子宮卵管造影検査で痛みを感じるのには、理由があります。そもそも子宮は鶏の卵ほどの大きさで、その内腔の容量は3ccほどといわれています。一方、子宮の外側は筋肉でできているため、造影剤の量や圧の加減によっては筋肉痛のような痛みが生じてしまうのです。当院では造影剤の量を調整し、ゆっくりと流していくことで加圧しすぎないよう工夫しており、また、できるだけお話をしながら検査を行うことで、リラックスした雰囲気をつくるように心がけています。 検査時間はその分延びますが、この方法なら痛みを抑えられるはずです。痛みを少しでも取り除き、不妊治療をポジティブに考えていただけるように努めないといけないと考えています。

Q検査後、治療はどのように進めていくのでしょうか?
A
torch clinic 排卵日を考慮して、治療計画を立てていく

▲排卵日を考慮して、治療計画を立てていく

一般的には、タイミング法・人工授精といった一般不妊治療から、体外受精などの高度生殖医療へとステップアップしていきます。ただ、検査結果や家族計画、患者さんの価値観によっては、順序を問わず治療法を選択することも重要です。例えば、新婚の方ですとまず自然妊娠を望まれるかもしれません。ただ、子どもを2人以上望む場合は3年後の自身の妊孕性を意識しないといけません。また治療期間が延びれば、精神的負担も増しますし、体外受精を30代と、40代で始めた人では保険で治療を行える回数も変わり、経済的な負担も変わります。
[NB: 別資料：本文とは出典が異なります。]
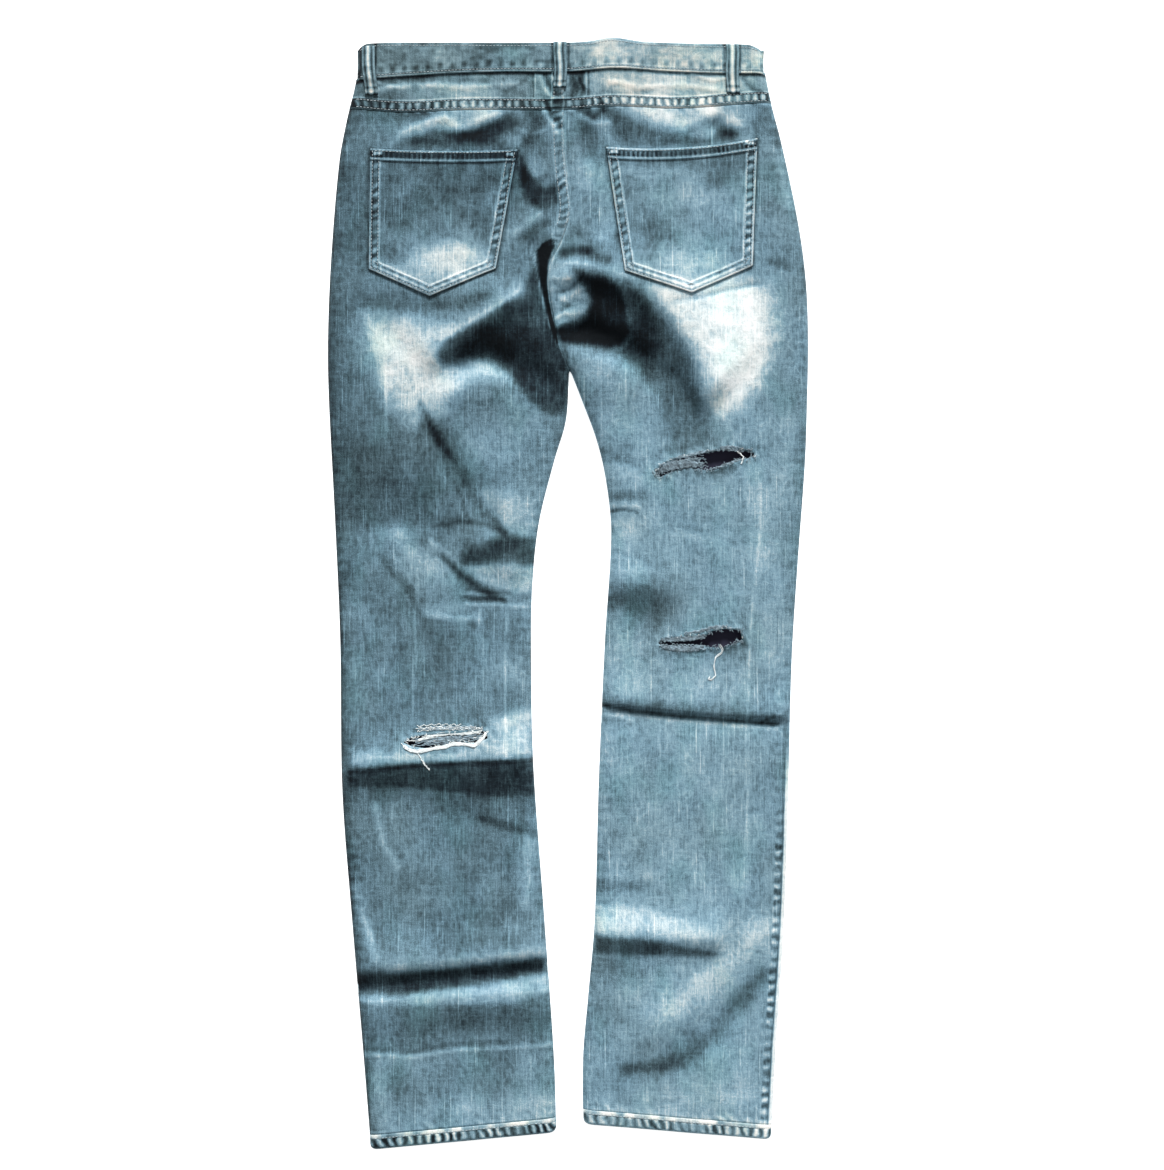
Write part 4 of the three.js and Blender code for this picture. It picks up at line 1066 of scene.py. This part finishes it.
# ----------------------------------------
# Waistband: one doubled strip right round the waist. It starts at the buttonhole end, under the left front,
# goes over the back and returns beneath the right front to the button.
waist_denim = make_denim("waistband denim", slub=0.7, warmth=0.8)
DOUBLED = 2.4
DOUBLED_WALL = 1.8  # of the waistband and hems, which are folded double
SEAM_GAP = 0.3
BAND_MIDDLE = 517.0  # y half way up the waistband
BAND_RISE = 1
OVERLAP = 20
BAND_PITCH = 11.5  # from one pucker of the waistband to the next
EDGE_MIDDLE = 1.85  # height of the outermost line of the waistband's sides
WAIST_LEFT, WAIST_RIGHT = (outer_edge[side](BAND_MIDDLE) for side in SIDES)
waist_top = through(
    (-206, 529), (-194, 534), (-120, 535), (0, 535), (22, 536.5), (42, 540), (72, 536), (120, 534),
    (174, 533), (188, 529),
)
BACK_LOOPS = {
    "left": ((-194, 531), (-190.5, 484)),
    "centre": ((-7.5, 535), (-7.5, 491)),
    "right": ((159, 533), (160, 485.5)),
}


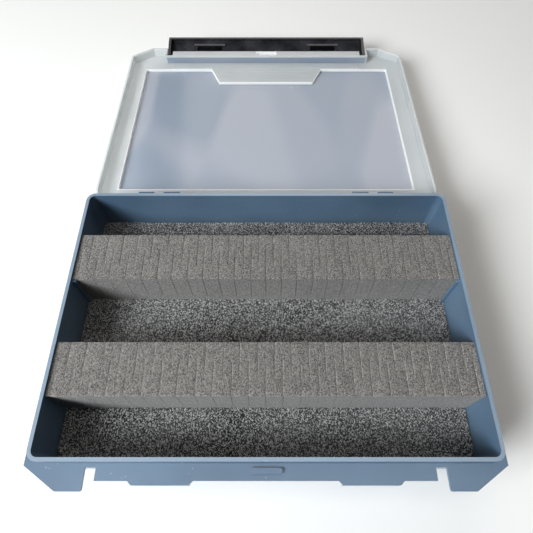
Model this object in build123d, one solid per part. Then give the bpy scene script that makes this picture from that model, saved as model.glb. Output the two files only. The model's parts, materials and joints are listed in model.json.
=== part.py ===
"""Lure case: a deep tub with slit foam strips, a hinged lid and a full-width latch bar.

Millimetres, +X to the right, +Y to the hinge side, +Z up. The origin is the middle of
the tub's underside. The lid is drawn shut and the latch bar hooked; both are then
turned to the open pose.
"""
from build123d import *
import os

# Tub
tub_length = 251.0
tub_width = 171.0
rim_height = 50.0
tub_corner_radius = 6.0
tub_wall = 2.1
tub_floor = 2.2
tub_draft = 0.4
tub_bottom_fillet = 3.0
foot_height = 0.8

# Flange that runs round the tub under the rim
flange_height = 45.0
flange_thickness = 2.0
flange_reach = 2.0
front_reach = 8.6
wing_reach = 13.4
wing_shoulder = 1.4
wing_tip_x = 108.8
tip_radius = 1.2

# Slots for the latch bar's cheeks
slot_inner_x = 89.3
slot_outer_x = 95.1
slot_root = 2.3

# Catch tabs on the front flange
tab_inner_x = 38.0
tab_outer_x = 72.0
tab_reach = 2.0
tab_bevel = 2.0
tab_skirt_thickness = 1.5
tab_skirt_depth = 5.0

# Small raised lozenge in the middle of the front flange
lozenge_length = 17.4
lozenge_width = 3.0
lozenge_height = 1.5
lozenge_setback = 2.6

# Ribs on the end walls that stop the rear foam strip
stop_rib_thickness = 1.6
stop_rib_reach = 2.4
stop_rib_top_gap = 2.5

# Lid
lid_wall = 1.5
lid_side_clearance = 0.5
lid_edge_gap = 0.3
lid_depth = 9.5
lid_deck = 1.8
lid_edge_fillet = 1.2
lid_corner_radius = 7.0
lid_wing_radius = 2.0
lid_flange_thickness = 1.8
lid_front_reach = 8.3
lid_open_angle = 184.4
pocket_clearance = 0.5
pocket_wall = 1.0
pocket_roof = 1.0

# Window panel, raised from the lid's deck
panel_half_length = 113.5
panel_front_y = -75.8
panel_back_y = 73.8
panel_rise = 2.4
panel_corner_radius = 1.5
notch_outer_x = 52.0
notch_inner_x = 43.5
notch_depth = 19.5
grip_rib_pitch = 2.4
grip_rib_width = 0.9
grip_rib_height = 0.4
grip_rib_margin = 1.8
foot_inset = 13.0

# Hinges
hinge_setback = 3.0
hinge_drop = 4.5
knuckle_radius = 2.6
hinge_center_x = 77.5
lid_knuckle_length = 6.4
knuckle_gap = 0.35
tub_knuckle_length = 11.0
pin_radius = 1.0
pin_fit = 0.02
pin_running_fit = 0.06
pin_inset = 0.6
hinge_arm_height = 5.0
hinge_web_height = 8.0
ledge_notch = 0.8

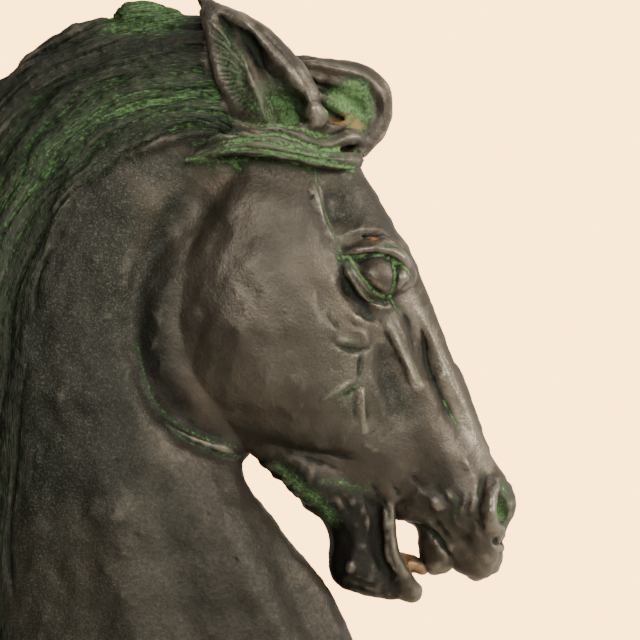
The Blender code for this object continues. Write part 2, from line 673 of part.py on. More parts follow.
def main_piece(grain):
    """The whole casting at a grain, before its base is cut flat."""
    muzzle = section_loft("muzzle", MUZZLE)
    masses = [section_loft("neck", NECK), section_loft("head", HEAD), muzzle, section_loft("jaw", JAW)]
    for side in (NEAR, FAR):
        cut_away(muzzle, tapered_lock("nostril", NOSTRIL, -side, NOSTRIL_FLATNESS))
        masses.append(tapered_lock("eye_bone", EYE_BONE, -side, 0.7))
        masses.append(tapered_lock("lip_roll", LIP_ROLL, -side))
    body = fuse("body", masses, grain)
    Clay(body).smooth(4)
    locks = mane(skin_tree(body))
    hair = [*locks, section_loft("forelock_roll", FORELOCK_ROLL)]
    for side in (NEAR, FAR):
        for path in FORELOCK:
            hair.append(tapered_lock("forelock", path, -side))
    mouth = [section_loft("gum", GUM), tapered_lock("tongue", TONGUE, 1, TONGUE_FLATNESS)]
    whole = fuse("horse_head", [body, *mouth, ear(NEAR), ear(FAR), *hair], grain)
    clay = Clay(whole)
    clay.smooth(2)
    carve_mane(clay)
    comb_forelock(clay)
    model_strokes(clay)
    model_ears(clay)
    throat_hollow(clay)
    eyes(clay)
    clay.smooth(1)
    return whole


def keep_largest(obj):
    """Drops small shells that the remesh may leave inside."""
    shell = bmesh.new()
    shell.from_mesh(obj.data)
    shell.verts.ensure_lookup_table()
    seen = set()
    groups = []
    for start in shell.verts:
        if start.index in seen:
            continue
        seen.add(start.index)
        group, front = [start], [start]
        while front:
            vertex = front.pop()
            for edge in vertex.link_edges:
                other = edge.other_vert(vertex)
                if other.index not in seen:
                    seen.add(other.index)
                    group.append(other)
                    front.append(other)
        groups.append(group)
    groups.sort(key=len)
    for group in groups[:-1]:
        bmesh.ops.delete(shell, geom=group, context="VERTS")
    shell.to_mesh(obj.data)
    shell.free()


def cut_flat(obj, level):
    """Cuts the casting flat at a level and closes the cut."""
    shell = bmesh.new()
    shell.from_mesh(obj.data)
    everything = [*shell.verts, *shell.edges, *shell.faces]
    foot, down = (0, 0, level * UNIT), (0, 0, -1)
    cut = bmesh.ops.bisect_plane(shell, geom=everything, plane_co=foot, plane_no=down, clear_outer=True)
    rim = [e for e in cut["geom_cut"] if isinstance(e, bmesh.types.BMEdge)]
    bmesh.ops.holes_fill(shell, edges=rim, sides=0)
    shell.to_mesh(obj.data)
    shell.free()


def bronze():
    """Dark brown bronze."""
    material = bpy.data.materials.new("patinated_bronze")
    material.use_nodes = True
    shader = material.node_tree.nodes["Principled BSDF"]
    shader.inputs["Base Color"].default_value = (0.055, 0.046, 0.038, 1)
    shader.inputs["Metallic"].default_value = 0.55
    shader.inputs["Roughness"].default_value = 0.5
    return material


def main():
    for obj in list(bpy.data.objects):
        bpy.data.objects.remove(obj)
    casting = main_piece(GRAIN)
    keep_largest(casting)
    cut_flat(casting, -SPARE_FOOT)
    count = sum(len(p.vertices) - 2 for p in casting.data.polygons)
    thin = casting.modifiers.new("Fewer facets", "DECIMATE")
    thin.ratio = FACET_COUNT / count
    bpy.ops.object.modifier_apply(modifier=thin.name)
    cut_flat(casting, 0)
    casting.data.materials.clear()
    casting.data.materials.append(bronze())
    home = bpy.data.collections.new("horse head sculpture")
    bpy.context.scene.collection.children.link(home)
    for collection in list(casting.users_collection):
        collection.objects.unlink(casting)
    home.objects.link(casting)


main()
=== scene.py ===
# Patinated bronze horse head: the fine carved casting, its patina, and a plain studio round it.
import math
import bmesh
import bpy
import numpy as np
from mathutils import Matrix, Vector
from mathutils.bvhtree import BVHTree
from mathutils.kdtree import KDTree


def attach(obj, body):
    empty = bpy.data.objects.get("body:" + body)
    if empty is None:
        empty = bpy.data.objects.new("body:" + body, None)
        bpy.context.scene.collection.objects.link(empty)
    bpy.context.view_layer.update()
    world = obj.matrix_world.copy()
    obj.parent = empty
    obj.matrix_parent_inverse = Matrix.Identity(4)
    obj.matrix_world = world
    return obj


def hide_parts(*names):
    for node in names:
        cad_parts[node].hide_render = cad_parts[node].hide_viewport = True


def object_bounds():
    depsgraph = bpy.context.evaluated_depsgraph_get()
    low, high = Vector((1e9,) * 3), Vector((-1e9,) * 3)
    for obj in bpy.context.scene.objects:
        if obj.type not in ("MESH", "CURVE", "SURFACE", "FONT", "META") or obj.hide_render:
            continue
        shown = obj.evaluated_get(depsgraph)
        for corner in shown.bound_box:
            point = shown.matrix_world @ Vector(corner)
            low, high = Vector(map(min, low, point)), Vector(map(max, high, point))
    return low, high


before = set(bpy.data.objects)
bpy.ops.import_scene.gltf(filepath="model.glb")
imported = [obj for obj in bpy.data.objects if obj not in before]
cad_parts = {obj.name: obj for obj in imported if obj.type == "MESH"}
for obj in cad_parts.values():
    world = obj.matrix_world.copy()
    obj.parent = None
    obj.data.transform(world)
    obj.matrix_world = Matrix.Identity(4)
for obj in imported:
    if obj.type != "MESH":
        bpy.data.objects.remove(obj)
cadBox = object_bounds()
bpy.ops.object.select_all(action="DESELECT")
print("frame loaded")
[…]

自然妊娠はあくまで「手段」ですから、最終的な家族計画の実現に何が必要かを見極めることが大切です。

Q不妊治療には、通院のしやすさも大事と聞きました。
A
torch clinic 受診しやすい工夫を施し、不妊治療に踏み出すきっかけをつくる

▲受診しやすい工夫を施し、不妊治療に踏み出すきっかけをつくる

不妊治療は一朝一夕で終わるものではありません。就労と治療の両立が困難となり退職を余儀なくされる方も多く、治療が長引けばメンタル面でも大きな負担を伴いがちです。そのため、できる限り通院の負担が少ないクリニックの選択をお勧めします。例えば、土日や夜間に診療しているクリニックであれば、パートナーと時間を合わせての通院やお仕事終わりに通うこともできるでしょう。不妊治療は女性だけのものではありませんから、パートナーの受診しやすい環境は重要です。また当院では、クリニック専用の受診アプリを活用した予約から事前問診、事後会計、更に院内処方を採用し30分程度は在院時間を削減し就労との両立をサポートしています。

ドクターからのメッセージ

市山 卓彦院長

不妊治療は「ゴールの見えない暗いトンネルを歩くこと」と例える人がいます。目的を見失うと、長続きさせることが難しい治療でもあるので、しっかりと将来の家族計画を立ててから治療に臨みましょう。一方で、妊孕性について知る機会は、日常生活ではほとんどないのが実情です。ただ、ご自身の妊娠力を理解することができれば、どんな手段を選べるかがわかってきます。「子どもを持つ」という誰しも持ち併せているはずの権利を守るため、まずは「知る」ことから始めましょう。もしわからないことがあれば、生殖医療の専門家がいる不妊治療専門クリニックをお訪ねください。皆さんが幸せな家庭を築けるよう、きっと力を貸してくれるはずですから。